The ninth cabinet card is another portrait photographed by Jose Mora. The actress’s costuming detracts from the overall appeal of the photograph. She seems lost in the swirl of her head covering. However, the photographer does an excellent job of highlighting Miss Branscombe’s seductive eyes. The phrase “Maude Branscombe eyes” certainly rivals the phrase “Bette Davis eyes”.
Cabinet card number ten also comes from the studio of Jose Mora. She is well dressed in this portrait. It is not clear if she is dressed for a stage role or if she is attired for a jaunt around town.
Stage actress Mattie Vickers poses for this cabinet card image at the Anderson studio in New York City. Anderson photographed many celebrities and more of his photographs can be seen by clicking on category “Photographer: Anderson (New York)”. During the early 1900′s, Vickers was one of the the sweethearts of American musical comedy. Her father was a retired actor who ran a boarding house. She made her theatrical debut in vaudeville in the mid 1870′s.

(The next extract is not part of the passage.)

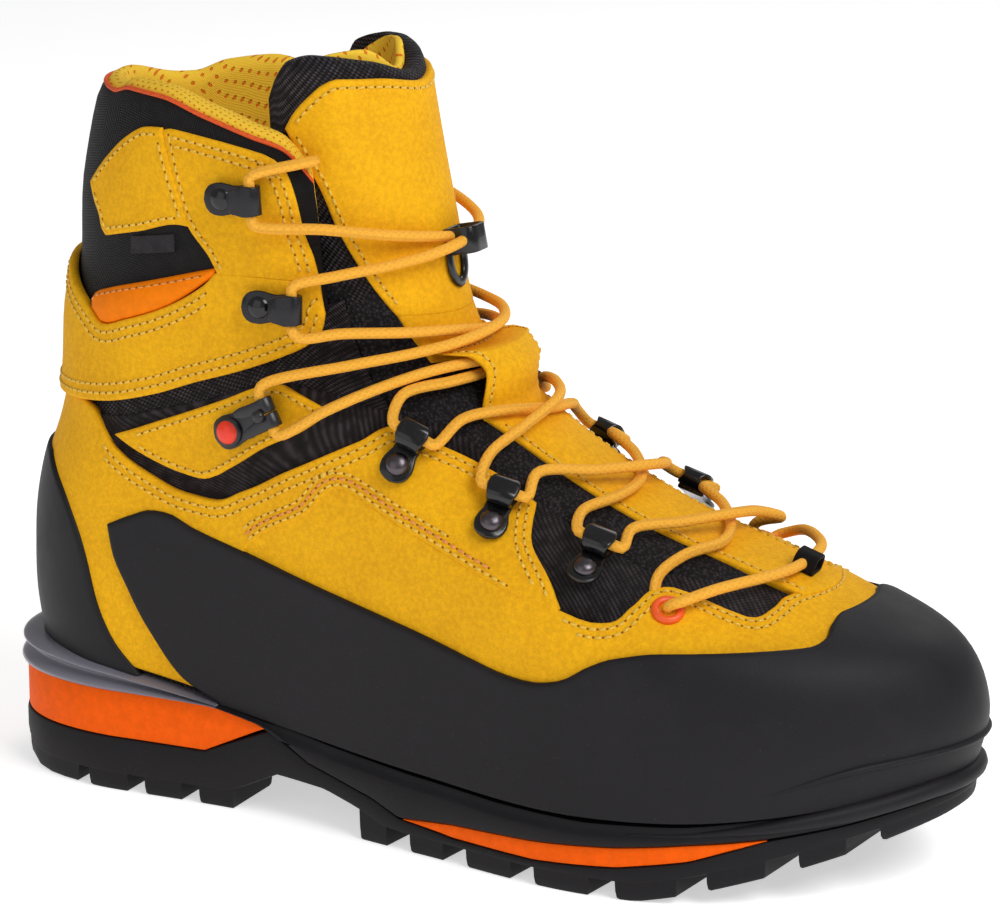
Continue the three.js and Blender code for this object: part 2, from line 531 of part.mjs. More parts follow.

In 1877 she married her manager, Charlie Rogers. He died in 1888 after which she toured the country playing starring roles in plays such as “Circus Queen” and “Edelweiss”. A portrait of Mattie Vickers ran in The National Police Gazette (1886). The accompanying text described her as the “sprightly and vivacious young American soubrette” and “the cleverest rough-and-tumble soubrette on the American stage”. No need to visit a dictionary to discover the definition of the word “soubrette”. A soubrette is simply someone who plays a minor female role in a comedy. The reverse of the cabinet card has been stamped by George D. Russell of Tremont Street in Boston, Massachusetts. Research reveals that Mr. Russell was a well known music publisher in Boston. Perhaps he also was involved in the sale of theatrical cabinet cards.